Police in Bandipore found Bashir Ahmad, a BSF recruit seeking customers for three packets of brown sugar. He was arrested and the revelation came that the consignment was handed over to him by his CO Singh. He had sent him on leave just to sell the drugs and pay him in Mizoram where he had been shifted.

However, prior to this incident, recruit Subhash Rathore had written to his DG (on July 6, 2004) that Singh arrested a civilian on September 8, 2003 and killed him in cold blood in a fake encounter to claim a gallantry medal. The slain was a resident of Rajouri who was arrested from TRC, Srinagar, interrogated for the whole night and finally driven to Nagabal near Chadoora where he was mowed down by Singh. Then, Singh was posted at Radar station near Chrar-e-Sharief. The slain was given the name of “Ismail Bhai alias Babar, s/o Golla Seeq Bhai, r/o Kodipak, district Lodurin-K K Khas, Chawalbir, Karachi”. Rathore’s letter was in response to a tiff between the two. Singh had reprimanded Rathore for taking a second wife without divorcing the first one. After Singh was shunted out of Kashmir, a court of inquiry was initiated. The terms of reference included bringing women from Punjab for “entertainment shows” to Radar Station and sending his sepoys to purchase guns from the market to show up his performance.

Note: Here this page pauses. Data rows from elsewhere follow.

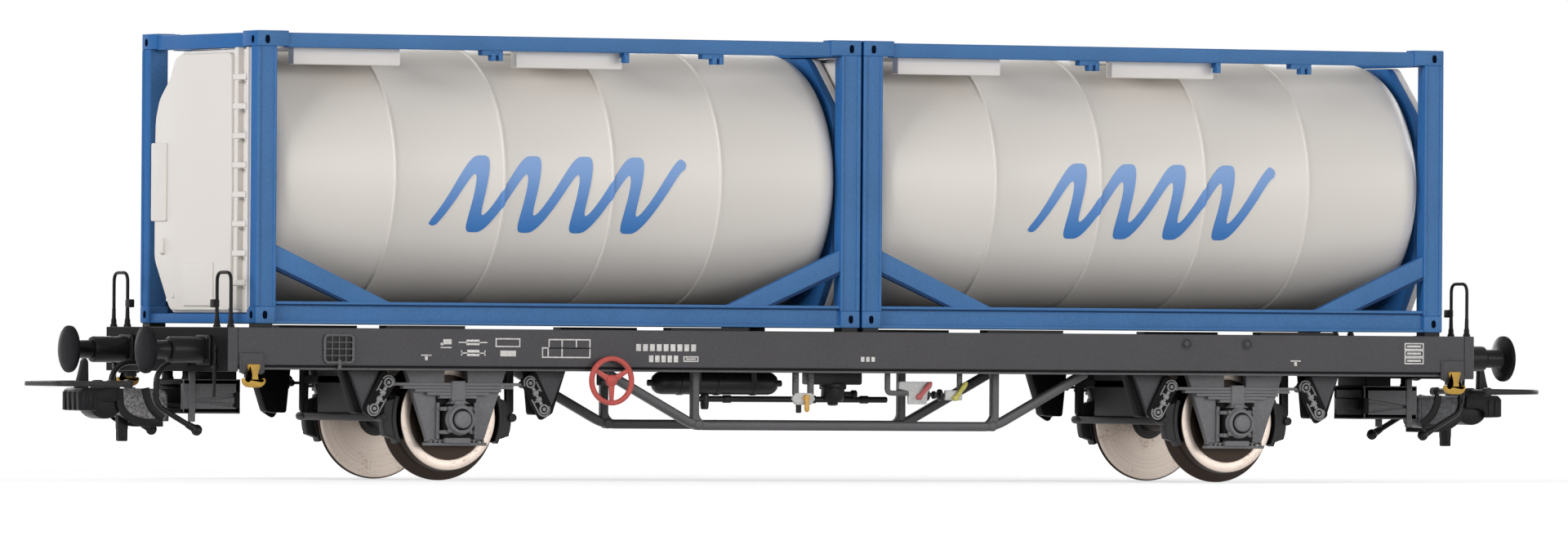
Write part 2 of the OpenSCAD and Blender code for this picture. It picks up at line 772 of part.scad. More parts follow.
// blue plates that carry the tank's ends
module end_plates(place) {
    color(blue) container(place) both_ends() slab_x(plate_x, panel_x, oct_outline);
}

// white end panels: a plain one at the right end, and one with doors and a strip for the ladder at the left
module end_panels(place) {
    strip = box_half_w - post_l;
    raised = [for (p = oct) if (p[0] > 0) [p[0] - 0.35, min(max(p[1], end_rail_h + 0.2), top_rail_z - 0.2)]];
    color(cream) container(place) {
        slab_x(panel_x, panel_x + panel_t, oct_outline);
        mirror([1, 0, 0]) {
            slab_x(panel_x, panel_x + panel_t * 0.6, concat(oct, [[-strip, end_rail_h], [-strip, top_rail_z]]));
            slab_x(panel_x + panel_t * 0.6, panel_x + panel_t,
                   concat(raised, [[-7.5, end_rail_h + 0.2], [-7.5, top_rail_z - 0.2]]));
            span([panel_x + panel_t, 7.6, 10.5], [panel_x + panel_t + 0.45, 11.1, 18.6]);
            span([panel_x + panel_t, -1.3, end_rail_h + 0.25], [panel_x + panel_t + 0.2, 5.7, 6.3]);
            span([panel_x + panel_t, 7.6, 7.1], [panel_x + panel_t + 0.35, 8.3, 8.9]);
        }
    }
}

// top corner casting: an L-shaped block with its three openings
module top_casting() {
    z = box_h - cast_top_h;
    difference() {
        union() {
            span([box_half_l - cast_top_l, box_half_w - cast_top_w, z], [box_half_l, box_half_w, box_h]);
            span([box_half_l - post_l, box_half_w - cast_top_l, z], [box_half_l, box_half_w, box_h]);
        }
        rod_z(box_half_l - casting_c, box_half_w - casting_c, box_h - spigot_h - 0.2, box_h + 1, socket_half);
        rod_y(box_half_l - casting_c, z + 0.8, box_half_w - 0.3, box_half_w + 1, 0.3);
        rod_x(box_half_w - casting_c, z + 0.8, box_half_l - 0.3, box_half_l + 1, 0.3);
    }
}

// bottom corner casting: a cube with a socket for the deck's spigot
module base_casting() {
    difference() {
        span([box_half_l - post_l, box_half_w - post_l, 0], [box_half_l, box_half_w, cast_low_h]);
        translate([box_half_l - casting_c, box_half_w - casting_c, 0])
            span([-socket_half, -socket_half, -1], [socket_half, socket_half, spigot_h + 0.2]);
        rod_y(box_half_l - 0.85, 0.95, box_half_w - 0.25, box_half_w + 1, 0.3);
        rod_x(box_half_w - 0.85, 0.95, box_half_l - 0.25, box_half_l + 1, 0.3);
    }
}

// side and end rails at the top, with short brackets under the side rails
module top_frame(place) {
    y1 = box_half_w - rail_in;
    z1 = top_rail_z + top_rail_h;
    color(blue) container(place) {
        both_ends() both_sides() top_casting();
        both_sides() {
            span([cast_top_l - box_half_l, y1 - rail_t, top_rail_z], [box_half_l - cast_top_l, y1, z1]);
            for (b = [[-9.1, -6.7], [7.3, 7.9], [16.4, 18.9]])
                span([b[0], y1 - rail_t, top_rail_z - 1], [b[1], y1 - 0.1, top_rail_z]);
        }
        both_ends() span([plate_x, cast_top_l - box_half_w, top_rail_z],
                         [box_half_l - rail_in, box_half_w - cast_top_l, z1]);
    }
}

// side and end rails at the bottom
module base_frame(place) {
    y1 = box_half_w - rail_in;
    color(blue) container(place) {
        both_ends() both_sides() base_casting();
        both_sides() {
            span([post_l - box_half_l, y1 - 0.9, 0], [box_half_l - post_l, y1 - 0.1, base_rail_h]);
            span([post_l - box_half_l, y1 - rail_t, 0], [box_half_l - post_l, y1, 0.3]);
            span([post_l - box_half_l, y1 - rail_t, base_rail_h - 0.3], [box_half_l - post_l, y1, base_rail_h]);
        }
        both_ends() span([plate_x, post_l - box_half_w, 0],
                         [box_half_l - rail_in, box_half_w - post_l, end_rail_h]);
    }
}

// corner posts with their flat diagonal braces
module corner_posts(place) {
    y1 = box_half_w - 0.1;
    x1 = box_half_l - 0.1;
    color(blue) container(place) both_ends() both_sides() {
        span([box_half_l - post_l, box_half_w - post_w, cast_low_h], [x1, y1, box_h - cast_top_h]);
        slab_y(y1 - 0.8, y1 - 0.1, [
            [box_half_l - post_l, 8.15], [box_half_l - post_l, 5.85], [24.2, base_rail_h], [19.5, base_rail_h]
        ]);
    }
}

// ladder at the left end, on the strip beside the panel
module ladder(place) {
    x0 = panel_x + panel_t * 0.6;
    y0 = post_l - box_half_w + 0.1;
    rungs = 8;
    pitch = (top_rail_z - end_rail_h) / (rungs + 0.5);
    color(cream) container(place) mirror([1, 0, 0]) {
        for (y = [y0, y0 + 3.3]) span([x0, y, end_rail_h], [x0 + 0.5, y + 0.4, top_rail_z]);
        for (z = [for (i = [1:rungs]) end_rail_h + i * pitch])
            span([x0 + 0.1, y0 + 0.4, z], [x0 + 0.4, y0 + 3.3, z + 0.35]);
    }
}

// white trays beside the tank's crown, and the manhole with its lid
module roof_trays(place) {
    y1 = box_half_w - rail_in - rail_t - 0.3;
    color(cream) container(place) difference() {
        union() {
            for (x = [[-30, -17.2], [-4.5, 8.4]]) both_sides()
                span([x[0], -y1, top_rail_z - 1.35], [x[1], -y1 + 6.5, top_rail_z + 0.2]);
            rod_z(0, 0, tank_z + tank_r - 1, box_h - 0.45, 2.6);
        }
        rod_x(0, tank_z, -box_half_l, box_half_l, tank_r + 0.16);
    }
}

module tank_left() tank(-1);
module tank_right() tank(1);
module end_panels_left() end_panels(-1);
module end_panels_right() end_panels(1);
module end_plates_left() end_plates(-1);
module end_plates_right() end_plates(1);
module top_frame_left() top_frame(-1);
module top_frame_right() top_frame(1);
module base_frame_left() base_frame(-1);
module base_frame_right() base_frame(1);
module corner_posts_left() corner_posts(-1);
module corner_posts_right() corner_posts(1);
module ladder_left() ladder(-1);
module ladder_right() ladder(1);
module roof_trays_left() roof_trays(-1);
module roof_trays_right() roof_trays(1);

// ---------------------------------------------------------------- sub-parts

sole_bars();
end_beams();
deck();
centre_sill();
cross_bearers();
container_pads();
buffers_left();
buffers_right();
grab_rails();
rope_hooks();
label_holders();
axle_guards_left();
axle_guards_right();
leaf_springs_left();
leaf_springs_right();
spring_hangers_left();
spring_hangers_right();
brakes_left();
brakes_right();
truss_near();
truss_far();
handwheels();
air_reservoir();
brake_valve();
changeover_plates();
red_levers();
yellow_levers();
coupling_box_left();
coupling_box_right();
air_hoses_left();
air_hoses_right();
axle_left();
wheel_left_near();
wheel_left_far();
axle_right();
wheel_right_near();
wheel_right_far();
coupling_left();
loop_left();
coupling_right();
loop_right();
tank_left();
end_panels_left();
end_plates_left();
top_frame_left();
base_frame_left();
corner_posts_left();
ladder_left();
roof_trays_left();
tank_right();
end_panels_right();
end_plates_right();
top_frame_right();
base_frame_right();
corner_posts_right();
ladder_right();
roof_trays_right();
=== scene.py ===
import json

import bmesh
import bpy
import numpy as np
from mathutils import Matrix, Vector


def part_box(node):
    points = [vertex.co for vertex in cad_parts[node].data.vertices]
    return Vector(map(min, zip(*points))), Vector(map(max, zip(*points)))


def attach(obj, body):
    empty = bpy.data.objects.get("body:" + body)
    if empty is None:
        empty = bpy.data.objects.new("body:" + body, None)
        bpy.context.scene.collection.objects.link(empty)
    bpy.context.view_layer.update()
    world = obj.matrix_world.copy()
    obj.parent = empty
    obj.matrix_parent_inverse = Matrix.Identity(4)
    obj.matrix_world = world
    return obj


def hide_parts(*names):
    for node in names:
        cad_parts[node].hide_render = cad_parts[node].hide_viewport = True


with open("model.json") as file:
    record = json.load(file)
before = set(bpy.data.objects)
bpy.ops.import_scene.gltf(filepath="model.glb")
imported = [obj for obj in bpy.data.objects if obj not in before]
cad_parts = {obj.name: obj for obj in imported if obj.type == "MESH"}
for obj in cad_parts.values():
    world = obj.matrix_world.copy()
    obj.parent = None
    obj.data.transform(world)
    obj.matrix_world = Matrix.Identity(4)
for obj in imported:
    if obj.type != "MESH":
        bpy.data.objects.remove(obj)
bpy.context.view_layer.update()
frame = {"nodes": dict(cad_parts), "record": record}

# ---------------------------------------------------------------- sole bars and end beams
# Two long bars with a lower flange, joined by a beam at each end: the wagon's main frame. They
# are moulded in dark grey plastic with a satin, finely grained face, and the mould leaves every
# edge a little rounded.

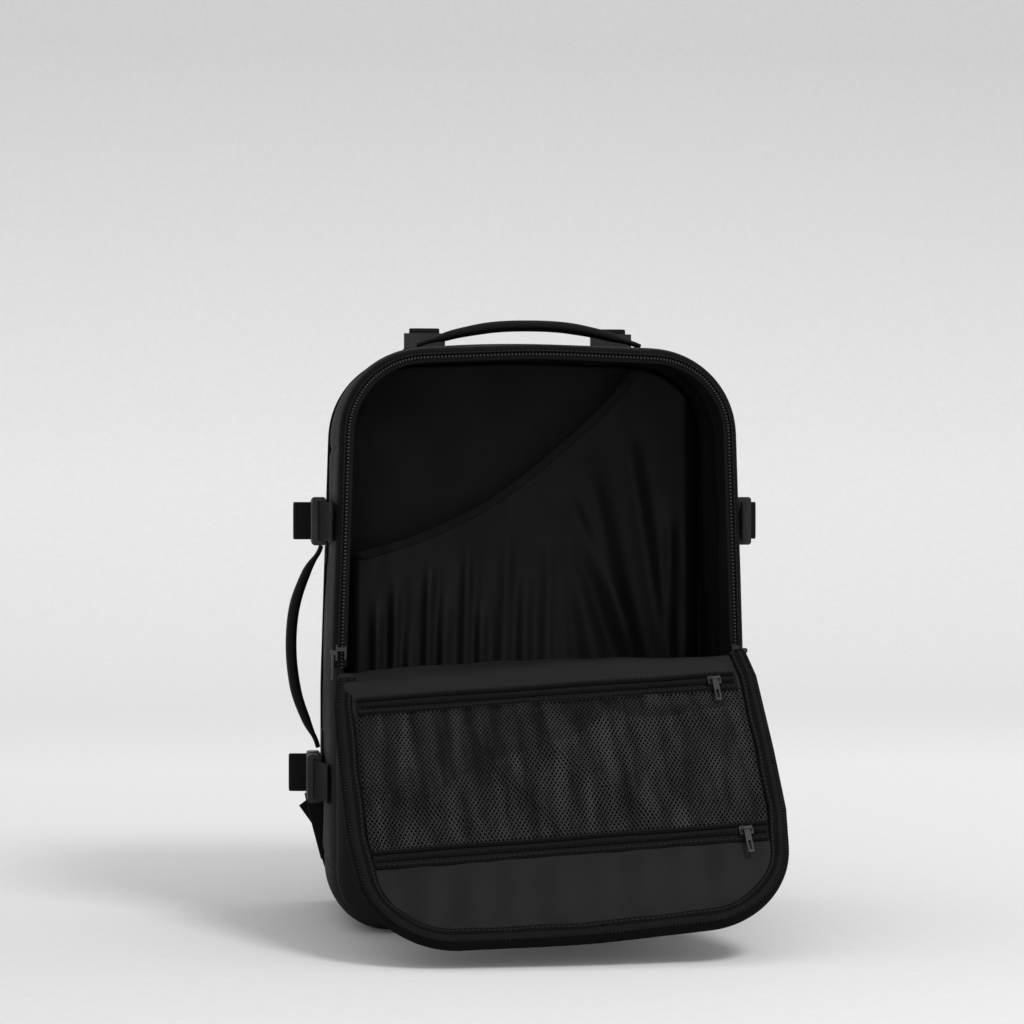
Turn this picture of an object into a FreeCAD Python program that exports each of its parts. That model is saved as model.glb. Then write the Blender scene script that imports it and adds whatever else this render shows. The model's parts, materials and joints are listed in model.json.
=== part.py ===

The script remains the same but characters change. In the fourth week of June 2008, police detained Fayaz Chichi, an Ikhwani along with a girl he had kidnapped from Bandipore. Interrogation led to his confessions that how he along with a JAKLI soldier Tahir of Pattan led to the kidnapping of Muhammad Ashraf Sheikh from his Dalgate residence, (he was actually from Larnoo Kokernag) and his killing in the outskirts of Brar (Bandipore) on June 3. He was killed by Major Devinder Telhan of 3-JAKLI, he told police. Tahir told the police that Colonel Balaji of his battalion had given him one lakh rupees “to get at least one militant as the performance of the unit had been remarkably dull for last few weeks”. There was no militant but a labourer could be made available and consumed. The investigation led to the exhumation, enquiries were announced, but nothing changed.

Sanam Aijaz, a TV journalist hailing from Lolab says he has witnessed one such encounter. “I have witnessed a staged encounter myself along with my mother and other family members when we were in the woods in 2001. Two army trucks came and they lined up four persons and killed them,” he said. After a few minutes, they took them in the same vehicles and handed them over to the police. “All the four were from Gunder Machar village and they were militants who had recently been released after completing their jail terms,” he still remembers. “In almost every village there are graveyards in which unidentified persons are buried,” he added.

Honours, rewards and performance records make the fake encounters a large reality in Kashmir. It is a larger debate, however, whether these killings are a disorder or an unwritten method of operation.

The anger of the separatists over such instances is understandable. This time even the unionists say the fake encounters are used to project that militancy is still a major challenge. Former Chief Minister Mufti Sayeed and his daughter Ms Mehbooba Mufti say that these killings seem to be aimed at blunting the demands for thinning of troops, withdrawal of the Armed Forces Special Powers Act and play spoilsport for the peace process. There are serious apprehensions in the ruling National Conference as well but for the compulsions of the throne, they may not be as outspoken as the opposition. Chief Minister Omar Abdullah has taken up the issues with everybody who matters in New Delhi and is, reportedly, hoping it would not be repeated. He has also announced a high-level enquiry of the recent fake encounter.

The security agencies have the law with them and the authority too. But the recent incidents have unfolded at a time when Prime Minister Dr Manmohan Singh is slated to be in town.

There is hardly any possibility of a political initiative, at least for want of takers, but will the visit pave way for making an end to these instances remains to be seen.